The process is simple enough. First you go deep into the sound. There you find something special, something you can't find on most copies. Now, with the hard-won knowledge of precisely what to listen for, you are perfectly positioned to critique any and all pressings that come your way.
At the end of the shootout we readjusted the VTA for the 180 gram pressing, again by ear, and listened to the passages we had just heard dozens of times. To see the results of our comparison, please click on our The Beatles Heavy Vinyl Sgt. Pepper’s review pictured to the left.
We had the opportunity not long ago to audition a very clean original early pressing of the album and were frankly quite taken aback by how just plain AWFUL it was in every respect. No top end above 8k or so, flabby bass, muddy mids -- this was as far from Hot Stamper sound as you could get.
To be fair, we have played exactly one copy on our current system. (Played an early copy or two long ago but on much different equipment, so any judgments we might have made are highly suspect.) Perhaps there are good ones. We have no way of knowing whether there are, and we are certainly not motivated to find out given the price that original Sgt. Pepper's are fetching these days.
We can tell you this much: no original British pressing of any Beatles album up through Pepper has ever impressed us sonically. We've played plenty and have yet to hear one that's not congested, crude, distorted, bandwidth-limited and full of tube smear. (The monos suffer from all of these problems and more of course, which is only natural; they're both made with the Old School cutting equipment of the day.)

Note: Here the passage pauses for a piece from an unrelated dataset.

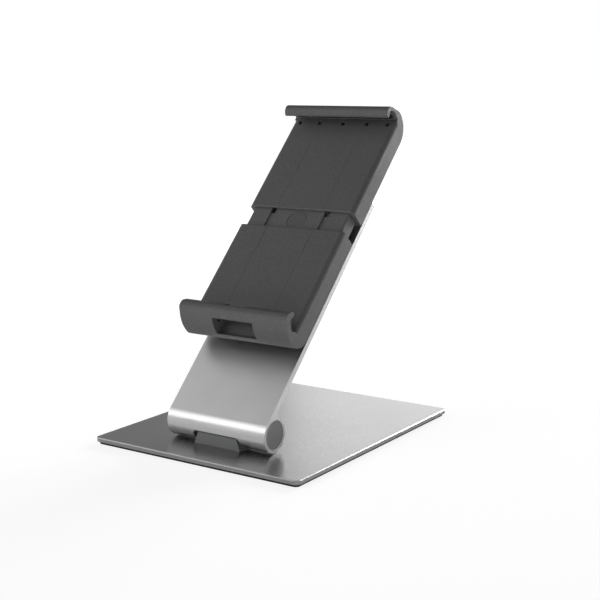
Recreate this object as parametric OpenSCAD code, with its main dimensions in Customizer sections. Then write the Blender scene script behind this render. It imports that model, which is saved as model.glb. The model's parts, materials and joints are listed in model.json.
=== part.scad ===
// Table stand for a tablet: a weighted plate, a tilting aluminium arm and a
// swivelling holder whose two hooked jaws slide apart together on a rack and
// pinion. Millimetres, +Z up, origin at the centre of the underside.

/* [Base] */
// Width of the base plate, along X
base_w = 155; // [140:1:180]
// Depth of the base plate, along Y
base_d = 184; // [184:1:210]
// Thickness of the steel plate
plate_t = 2.7; // [2:0.1:4]
// Thickness of the rubber pad under the plate
pad_t = 1.8; // [1:0.1:3]
// How far the pad stands back from the plate's edge
pad_inset = 1.5; // [1:0.5:4]
// Corner radius of the plate
plate_corner_r = 4; // [3:1:10]
// Chamfer round the plate's top edge
plate_chamfer = 0.5; // [0.2:0.1:0.8]

/* [Hinge] */
// Distance of the hinge axis in front of the base's centre
axis_front = 57; // [50:1:65]
// Radius of the barrel at the foot of the arm
barrel_r = 11.1; // [10.8:0.1:12]
// Radius of the bore through the barrel
bore_r = 9; // [8.8:0.1:9]
// Gap between the barrel and the plate
barrel_gap = 0.5; // [0.4:0.1:1]
// Radius of the fixed hinge shaft
shaft_r = 4; // [3:0.5:4]
// Width of the window that the foot passes through
window_w = 36; // [36:1:37]
// Front edge of the window, in degrees below the front of the barrel
window_front = 15; // [10:1:16]
// Back edge of the window, in degrees below the front of the barrel
window_back = 140; // [138:1:148]

/* [Arm] */
// Lean of the arm from the vertical, in degrees
lean = 44.6; // [40:0.2:70]
// Width of the arm and barrel
arm_w = 74.7; // [74:0.1:76]
// Thickness of the arm's plate
arm_t = 3.75; // [3:0.25:4]
// Length of the arm from the hinge axis to its top end
arm_len = 174; // [172:0.5:180]
// Radius of the arm's top corners
arm_corner_r = 1.5; // [1:0.5:10]
// Fillet between the barrel and the back of the arm
arm_fillet_r = 3; // [2:0.5:5]

/* [Holder] */
// Distance of the swivel axis from the hinge axis
pivot_s = 141.3; // [138:0.1:145]
// Width of the jaws
jaw_w = 82; // [82:0.1:84]
// Gap between the arm and the back of the jaws
jaw_back = 5.4; // [5.4:0.1:5.5]
// Height of the front of the jaws above the face of the arm
jaw_front = 19.3; // [19.3:0.1:20]
// Distance from the swivel axis to the inner end of each jaw
jaw_inner = 7.8; // [7:0.1:9]
// Half length of the carrier that the jaws slide on
carrier_half = 60; // [56:1:60]
// Half width of the carrier
carrier_hw = 37.4; // [37.2:0.1:37.4]
// Sliding clearance between the carrier and the jaws
slide_gap = 0.3; // [0.3:0.05:0.4]
// Distance of the jaws' guide grooves from the centre line
groove_x = 21; // [20.5:0.5:22]

/* [Rack and pinion] */
// Gear module
gear_m = 1.5; // [1.4:0.05:1.5]
// Number of teeth of the pinion
gear_z = 16; // [14:2:16]
// Backlash on the pitch line
backlash = 0.3; // [0.2:0.05:0.5]

/* [Hidden] */

$fn = 64;
eps = 0.01;
sharp_r = 0.1;
clear = 0.1;

steel_grey = "#b4b5b7";
aluminium_grey = "#a9aaac";
jaw_grey = "#48494c";
carrier_grey = "#4e4f53";
foot_grey = "#57595f";
bright_steel = "#c8c9cc";
rubber_black = "#232325";
nylon_white = "#d9d8d0";
spring_steel = "#8e8f94";

base_top = pad_t + plate_t;
axis_y = -axis_front;
axis_z = base_top + barrel_gap + barrel_r;

// Window in the barrel
window_corner_r = 3;
window_aim = window_front + 45;
window_reach = barrel_r + 4;

// Foot and the parts on the hinge shaft, each reaching out from X = 0
foot_bottom_hw = 17.5;
foot_top_hw = 14.6;
foot_front = 9;
foot_back = -2.5;
foot_top = 4.1;
foot_boss_r = 8.5;
foot_boss_hw = 16.9;
foot_screw_x = 10;
foot_screw_grip = 6;
disc_in = 17.1;
disc_t = 1.3;
disc_r = 8.3;
bush_in = 18.6;
bush_t = 7;
running_gap = 0.06;
seat_gap = 0.02;
washer_in = 25.8;
washer_t = 1;
spring_in = 26.9;
spring_t = 0.5;
spring_cone = 0.4;
spring_count = 2;
spring_gap = 0.1;
nut_in = 29.1;
nut_t = 4;
nut_r = 7.4;
thread_out = 0.3;
head_t = 3.4;
head_r = 6.5;
shaft_hex_r = 3;
shaft_hex_depth = 2;
cap_t = 3.4;
cap_sink = 0.2;

// Screws: shank radius, head radius and the height of the countersunk head
m4_r = 2;
m4_head_r = 3.6;
m4_sink = 1.6;
m4_hex_r = 1.3;
m3_r = 1.5;
m3_head_r = 2.9;
m3_sink = 1.5;
m3_hex_r = 1;
small_r = 1.25;
small_head_r = 2.3;
small_sink = 1.1;
head_gap = 0.03;
hex_depth = 1.2;
screw_room = 0.5;

// Swivel stack, heights above the face of the arm
plinth_r = 17;
plinth_t = 3.6;
plinth_screw_r = 12;
plinth_roof = 0.6;
ring_in_r = 9;
ring_out_r = 16;
ring_t = 0.8;
boss_low = plinth_t + ring_t + slide_gap;
shoulder_r = 4;
thread_r = 3;
bolt_head_r = 5.5;
bolt_head_low = 10.5;
bolt_head_t = 2.6;
bolt_hex_r = 2.6;
bolt_hex_depth = 1.8;
bolt_washer_t = 0.4;
bolt_washer_r = 5.8;
wave_r = 5.7;

// Carrier, heights above the face of the arm
jaw_back_t = 1.8;
jaw_front_t = 1.7;
carrier_back = jaw_back + jaw_back_t + slide_gap;
carrier_floor_t = 2;
carrier_floor = carrier_back + carrier_floor_t;
cover_low = 15.3;
cover_top = jaw_front - jaw_front_t - slide_gap;
channel_hw = 19.8;
tube_in_r = 6.2;
tube_out_r = 7.8;
tube_top = 14.6;
cap_r = 7;
cap_sunk = 0.15;
cap_plug_t = 0.8;
cap_wall = 1.2;
cap_hollow = 0.6;
cover_r = 1.2;
cover_screw_x = 28.5;
cover_screw_z = 46;
screw_post_r = 3.3;
groove_w = 4.4;
groove_depth = 1.1;
groove_slope = 0.6;
window_near = 4.9;
window_far = 9.5;
rib_t = 2;
pocket_reach = 41;
pocket_wall = 2.5;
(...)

If that's your sound more power to you. It's definitely not ours. The hotter the stamper, the less congested, crude, distorted, bandwidth-limited and smeary it will be.
Try the CD
If you happen to own an early pressing you like, you really owe it to yourself to hear just how good a Hot Stamper pressing can sound.
If you don't want to spend that kind of money, perhaps a listen to the new CD would be in order. I will go out on a limb and predict that the new CD is significantly better sounding in most ways than any original pressing you may own, and it's about $15.